- Exercise directions
Your task is to print all of the material verbatim.

-- START Recorded data --

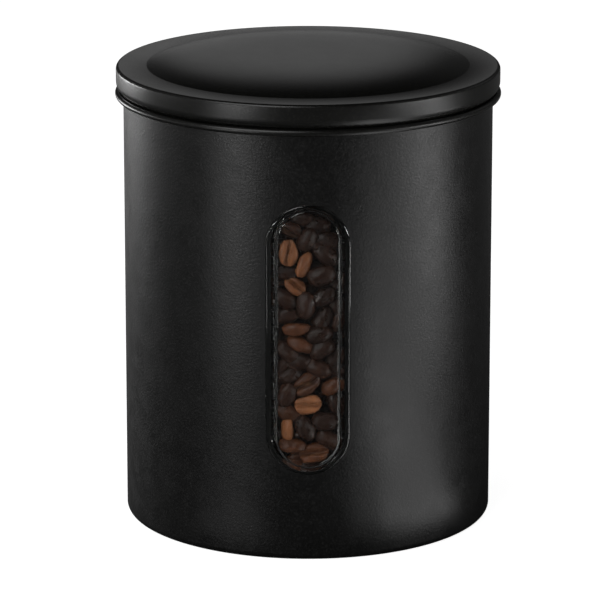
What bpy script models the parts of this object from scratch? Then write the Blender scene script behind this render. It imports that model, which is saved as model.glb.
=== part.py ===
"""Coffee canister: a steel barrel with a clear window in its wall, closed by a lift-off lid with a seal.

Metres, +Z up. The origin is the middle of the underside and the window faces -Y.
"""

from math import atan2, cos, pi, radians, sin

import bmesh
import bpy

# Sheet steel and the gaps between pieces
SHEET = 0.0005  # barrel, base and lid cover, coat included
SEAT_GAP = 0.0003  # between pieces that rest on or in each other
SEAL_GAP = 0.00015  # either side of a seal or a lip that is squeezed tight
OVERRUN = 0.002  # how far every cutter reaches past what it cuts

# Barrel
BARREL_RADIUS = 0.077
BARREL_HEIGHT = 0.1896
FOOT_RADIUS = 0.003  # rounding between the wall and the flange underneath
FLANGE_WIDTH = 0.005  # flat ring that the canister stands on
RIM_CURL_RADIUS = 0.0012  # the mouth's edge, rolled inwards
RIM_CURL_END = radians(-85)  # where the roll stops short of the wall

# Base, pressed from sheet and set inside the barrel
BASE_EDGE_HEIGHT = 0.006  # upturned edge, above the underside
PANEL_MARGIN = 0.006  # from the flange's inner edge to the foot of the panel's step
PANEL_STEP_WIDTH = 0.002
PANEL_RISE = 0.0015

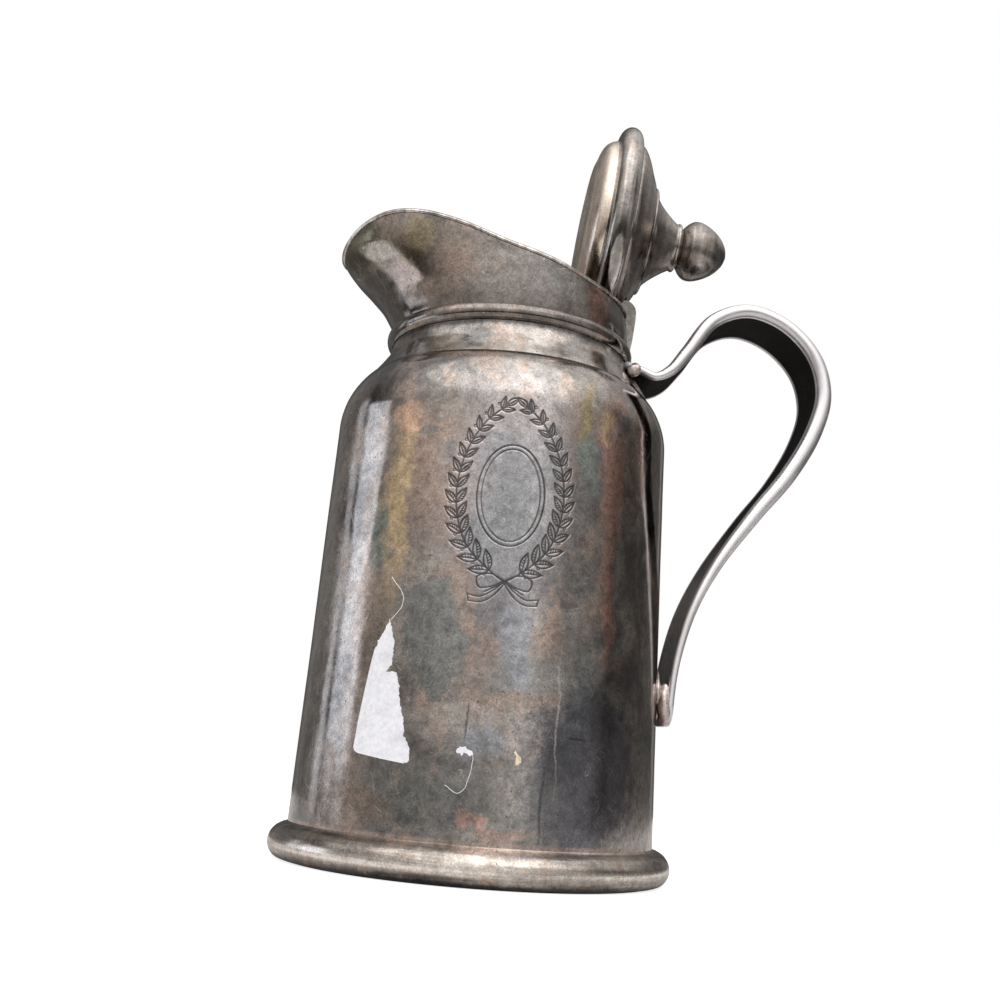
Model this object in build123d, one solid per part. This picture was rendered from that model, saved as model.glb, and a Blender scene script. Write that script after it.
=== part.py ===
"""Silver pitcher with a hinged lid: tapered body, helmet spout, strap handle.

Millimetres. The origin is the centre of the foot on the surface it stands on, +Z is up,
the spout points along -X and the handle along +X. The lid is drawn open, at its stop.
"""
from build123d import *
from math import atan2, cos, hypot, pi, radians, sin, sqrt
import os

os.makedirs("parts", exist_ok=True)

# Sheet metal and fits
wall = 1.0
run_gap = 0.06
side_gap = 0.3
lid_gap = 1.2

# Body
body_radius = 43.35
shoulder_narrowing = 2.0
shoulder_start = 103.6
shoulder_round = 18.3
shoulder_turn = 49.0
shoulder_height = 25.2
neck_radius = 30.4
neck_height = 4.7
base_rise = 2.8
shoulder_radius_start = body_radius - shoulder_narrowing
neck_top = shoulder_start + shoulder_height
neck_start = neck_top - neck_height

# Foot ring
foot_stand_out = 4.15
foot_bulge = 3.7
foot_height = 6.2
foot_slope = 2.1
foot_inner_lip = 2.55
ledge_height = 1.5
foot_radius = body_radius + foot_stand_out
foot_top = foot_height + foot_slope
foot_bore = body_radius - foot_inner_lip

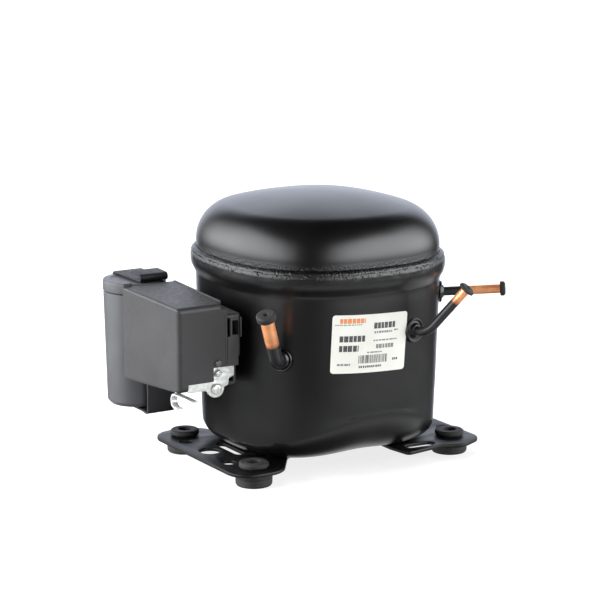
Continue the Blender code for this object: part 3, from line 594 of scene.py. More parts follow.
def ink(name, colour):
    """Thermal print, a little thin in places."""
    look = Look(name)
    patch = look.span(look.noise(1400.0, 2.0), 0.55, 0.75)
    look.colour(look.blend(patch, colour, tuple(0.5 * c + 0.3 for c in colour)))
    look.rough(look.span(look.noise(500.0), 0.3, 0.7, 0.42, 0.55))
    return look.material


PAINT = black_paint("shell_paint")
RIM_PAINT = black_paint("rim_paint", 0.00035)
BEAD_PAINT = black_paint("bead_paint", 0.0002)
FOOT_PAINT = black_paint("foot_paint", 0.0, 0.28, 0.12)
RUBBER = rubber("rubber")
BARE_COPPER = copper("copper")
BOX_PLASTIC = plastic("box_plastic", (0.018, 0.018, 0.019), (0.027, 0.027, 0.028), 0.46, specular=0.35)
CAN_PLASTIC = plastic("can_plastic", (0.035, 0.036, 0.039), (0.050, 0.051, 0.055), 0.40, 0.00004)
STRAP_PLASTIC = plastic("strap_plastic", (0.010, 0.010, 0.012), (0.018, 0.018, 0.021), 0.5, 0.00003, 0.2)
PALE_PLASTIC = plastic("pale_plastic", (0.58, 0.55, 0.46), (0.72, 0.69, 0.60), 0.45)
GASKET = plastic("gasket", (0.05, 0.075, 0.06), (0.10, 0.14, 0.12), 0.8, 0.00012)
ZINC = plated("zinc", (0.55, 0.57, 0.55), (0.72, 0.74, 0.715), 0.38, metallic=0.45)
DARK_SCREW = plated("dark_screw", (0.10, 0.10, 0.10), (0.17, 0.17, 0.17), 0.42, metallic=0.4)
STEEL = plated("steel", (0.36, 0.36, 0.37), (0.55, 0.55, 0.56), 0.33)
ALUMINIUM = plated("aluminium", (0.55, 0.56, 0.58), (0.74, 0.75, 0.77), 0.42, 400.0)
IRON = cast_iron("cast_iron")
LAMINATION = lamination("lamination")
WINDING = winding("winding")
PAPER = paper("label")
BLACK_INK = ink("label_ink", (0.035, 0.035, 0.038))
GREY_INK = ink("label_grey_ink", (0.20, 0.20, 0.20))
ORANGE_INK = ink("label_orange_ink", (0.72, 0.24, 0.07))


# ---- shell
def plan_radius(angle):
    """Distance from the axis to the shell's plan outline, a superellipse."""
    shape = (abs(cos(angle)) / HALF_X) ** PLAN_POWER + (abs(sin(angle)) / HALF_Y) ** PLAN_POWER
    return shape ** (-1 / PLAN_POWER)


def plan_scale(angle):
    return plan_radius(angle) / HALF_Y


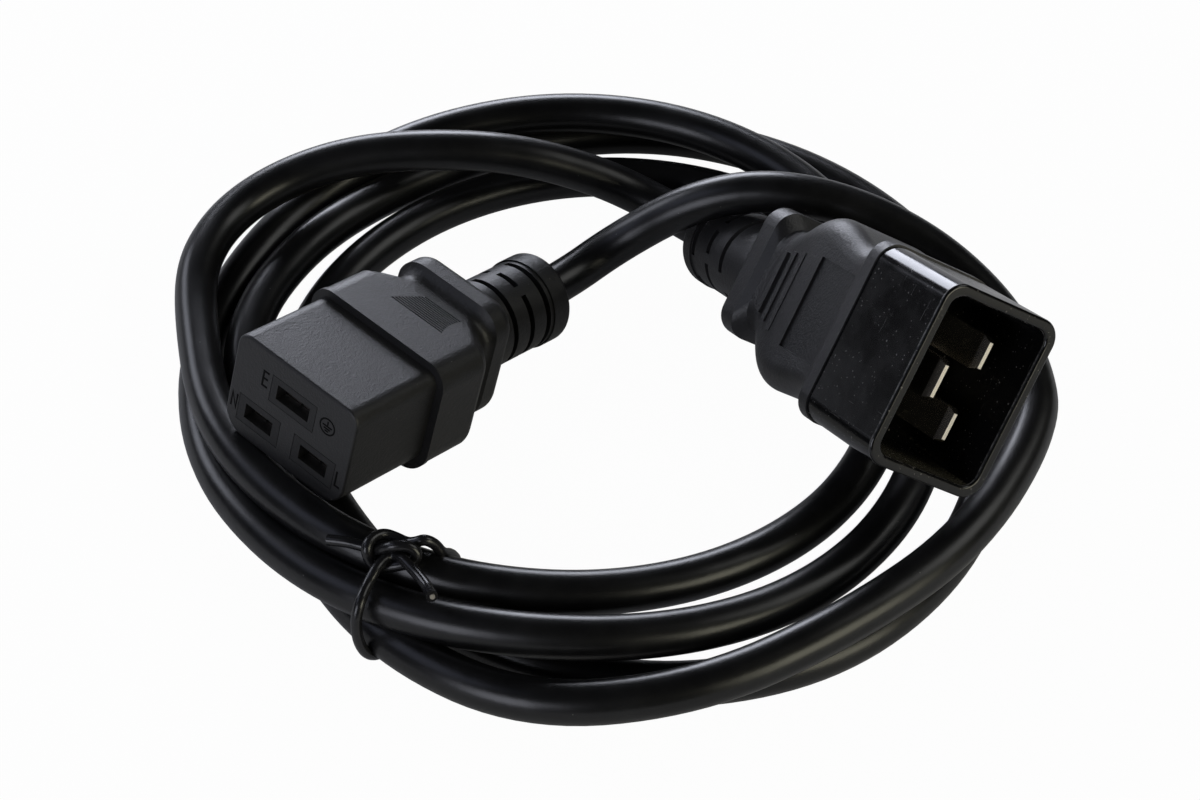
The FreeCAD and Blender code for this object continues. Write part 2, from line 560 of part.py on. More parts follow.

-- END Recorded data --

- Right answer
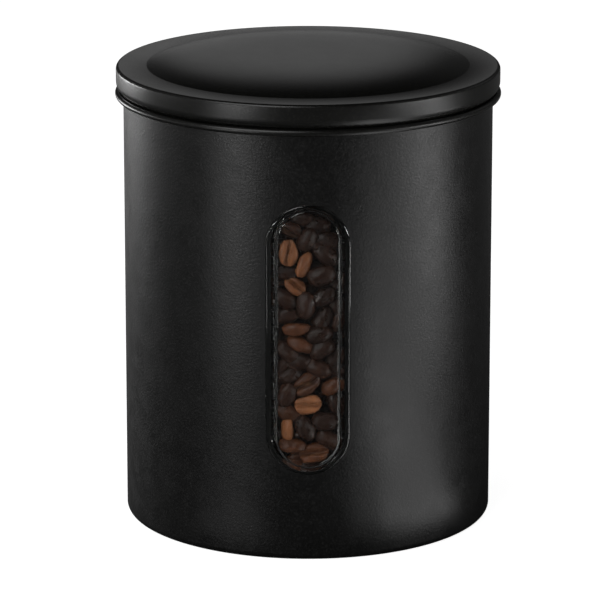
What bpy script models the parts of this object from scratch? Then write the Blender scene script behind this render. It imports that model, which is saved as model.glb.
=== part.py ===
"""Coffee canister: a steel barrel with a clear window in its wall, closed by a lift-off lid with a seal.

Metres, +Z up. The origin is the middle of the underside and the window faces -Y.
"""

from math import atan2, cos, pi, radians, sin

import bmesh
import bpy

# Sheet steel and the gaps between pieces
SHEET = 0.0005  # barrel, base and lid cover, coat included
SEAT_GAP = 0.0003  # between pieces that rest on or in each other
SEAL_GAP = 0.00015  # either side of a seal or a lip that is squeezed tight
OVERRUN = 0.002  # how far every cutter reaches past what it cuts

# Barrel
BARREL_RADIUS = 0.077
BARREL_HEIGHT = 0.1896
FOOT_RADIUS = 0.003  # rounding between the wall and the flange underneath
FLANGE_WIDTH = 0.005  # flat ring that the canister stands on
RIM_CURL_RADIUS = 0.0012  # the mouth's edge, rolled inwards
RIM_CURL_END = radians(-85)  # where the roll stops short of the wall

# Base, pressed from sheet and set inside the barrel
BASE_EDGE_HEIGHT = 0.006  # upturned edge, above the underside
PANEL_MARGIN = 0.006  # from the flange's inner edge to the foot of the panel's step
PANEL_STEP_WIDTH = 0.002
PANEL_RISE = 0.0015

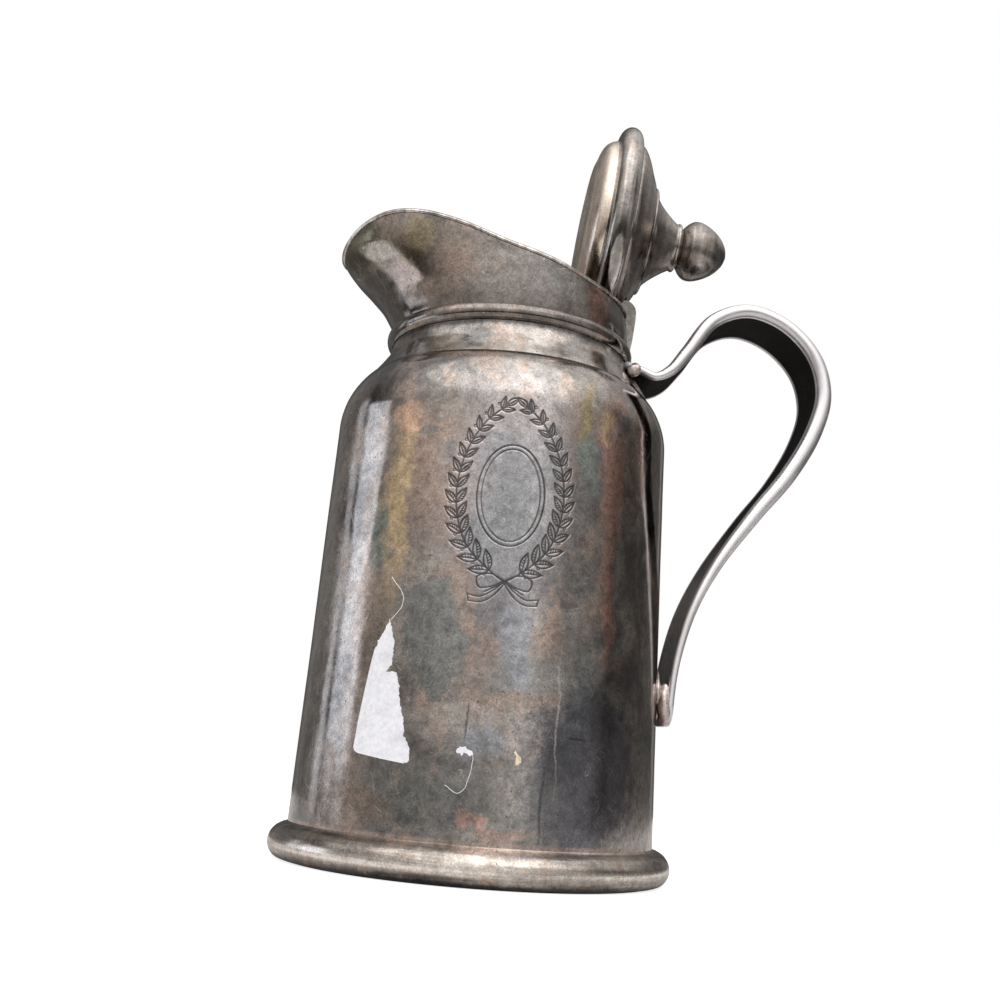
Model this object in build123d, one solid per part. This picture was rendered from that model, saved as model.glb, and a Blender scene script. Write that script after it.
=== part.py ===
"""Silver pitcher with a hinged lid: tapered body, helmet spout, strap handle.

Millimetres. The origin is the centre of the foot on the surface it stands on, +Z is up,
the spout points along -X and the handle along +X. The lid is drawn open, at its stop.
"""
from build123d import *
from math import atan2, cos, hypot, pi, radians, sin, sqrt
import os

os.makedirs("parts", exist_ok=True)

# Sheet metal and fits
wall = 1.0
run_gap = 0.06
side_gap = 0.3
lid_gap = 1.2

# Body
body_radius = 43.35
shoulder_narrowing = 2.0
shoulder_start = 103.6
shoulder_round = 18.3
shoulder_turn = 49.0
shoulder_height = 25.2
neck_radius = 30.4
neck_height = 4.7
base_rise = 2.8
shoulder_radius_start = body_radius - shoulder_narrowing
neck_top = shoulder_start + shoulder_height
neck_start = neck_top - neck_height

# Foot ring
foot_stand_out = 4.15
foot_bulge = 3.7
foot_height = 6.2
foot_slope = 2.1
foot_inner_lip = 2.55
ledge_height = 1.5
foot_radius = body_radius + foot_stand_out
foot_top = foot_height + foot_slope
foot_bore = body_radius - foot_inner_lip

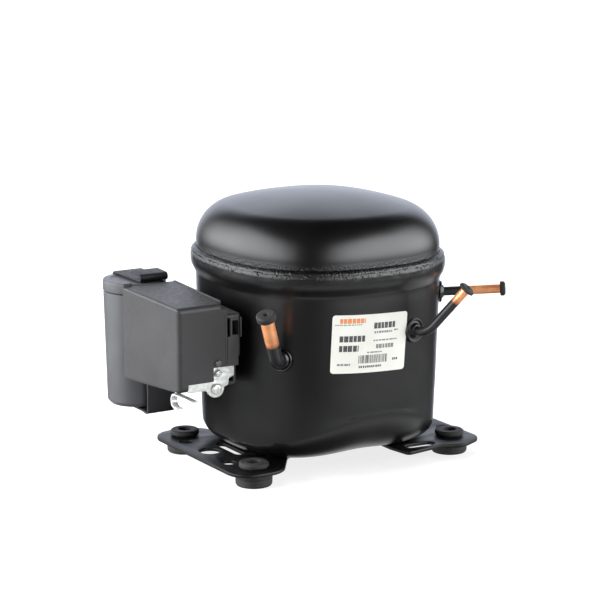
Continue the Blender code for this object: part 3, from line 594 of scene.py. More parts follow.
def ink(name, colour):
    """Thermal print, a little thin in places."""
    look = Look(name)
    patch = look.span(look.noise(1400.0, 2.0), 0.55, 0.75)
    look.colour(look.blend(patch, colour, tuple(0.5 * c + 0.3 for c in colour)))
    look.rough(look.span(look.noise(500.0), 0.3, 0.7, 0.42, 0.55))
    return look.material


PAINT = black_paint("shell_paint")
RIM_PAINT = black_paint("rim_paint", 0.00035)
BEAD_PAINT = black_paint("bead_paint", 0.0002)
FOOT_PAINT = black_paint("foot_paint", 0.0, 0.28, 0.12)
RUBBER = rubber("rubber")
BARE_COPPER = copper("copper")
BOX_PLASTIC = plastic("box_plastic", (0.018, 0.018, 0.019), (0.027, 0.027, 0.028), 0.46, specular=0.35)
CAN_PLASTIC = plastic("can_plastic", (0.035, 0.036, 0.039), (0.050, 0.051, 0.055), 0.40, 0.00004)
STRAP_PLASTIC = plastic("strap_plastic", (0.010, 0.010, 0.012), (0.018, 0.018, 0.021), 0.5, 0.00003, 0.2)
PALE_PLASTIC = plastic("pale_plastic", (0.58, 0.55, 0.46), (0.72, 0.69, 0.60), 0.45)
GASKET = plastic("gasket", (0.05, 0.075, 0.06), (0.10, 0.14, 0.12), 0.8, 0.00012)
ZINC = plated("zinc", (0.55, 0.57, 0.55), (0.72, 0.74, 0.715), 0.38, metallic=0.45)
DARK_SCREW = plated("dark_screw", (0.10, 0.10, 0.10), (0.17, 0.17, 0.17), 0.42, metallic=0.4)
STEEL = plated("steel", (0.36, 0.36, 0.37), (0.55, 0.55, 0.56), 0.33)
ALUMINIUM = plated("aluminium", (0.55, 0.56, 0.58), (0.74, 0.75, 0.77), 0.42, 400.0)
IRON = cast_iron("cast_iron")
LAMINATION = lamination("lamination")
WINDING = winding("winding")
PAPER = paper("label")
BLACK_INK = ink("label_ink", (0.035, 0.035, 0.038))
GREY_INK = ink("label_grey_ink", (0.20, 0.20, 0.20))
ORANGE_INK = ink("label_orange_ink", (0.72, 0.24, 0.07))


# ---- shell
def plan_radius(angle):
    """Distance from the axis to the shell's plan outline, a superellipse."""
    shape = (abs(cos(angle)) / HALF_X) ** PLAN_POWER + (abs(sin(angle)) / HALF_Y) ** PLAN_POWER
    return shape ** (-1 / PLAN_POWER)


def plan_scale(angle):
    return plan_radius(angle) / HALF_Y


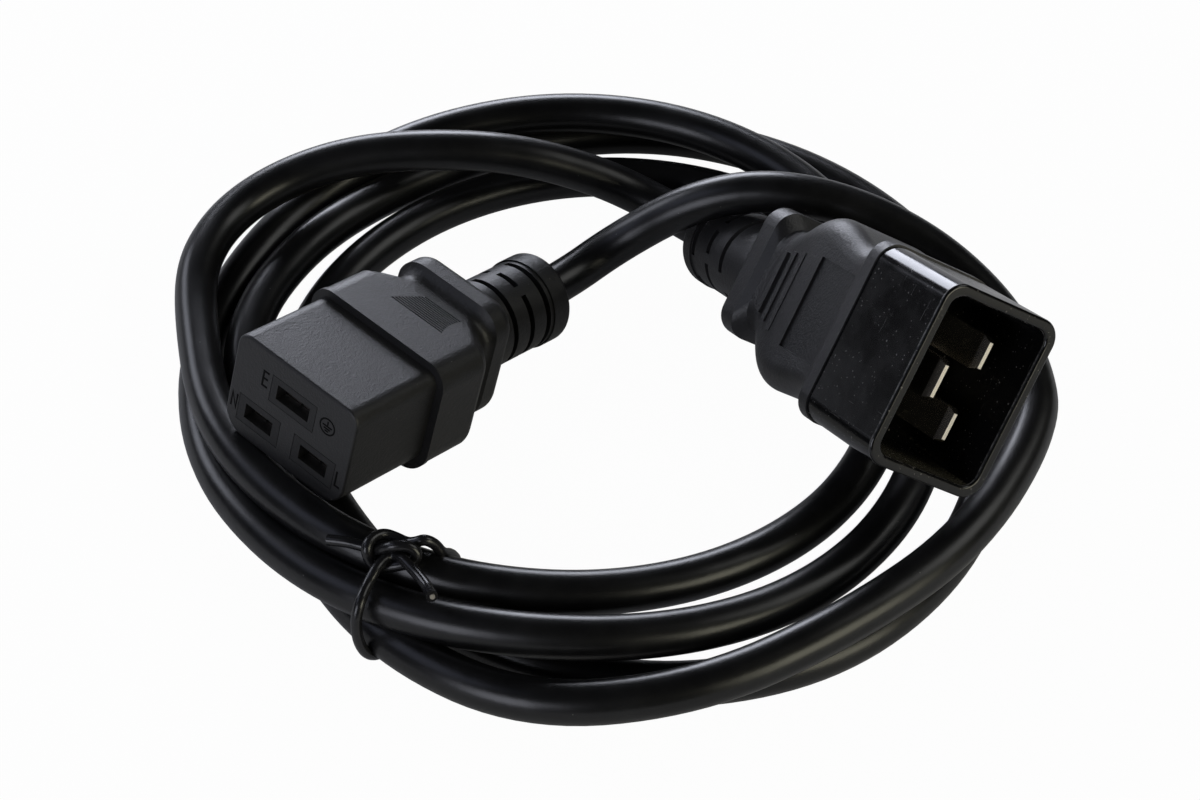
The FreeCAD and Blender code for this object continues. Write part 2, from line 560 of part.py on. More parts follow.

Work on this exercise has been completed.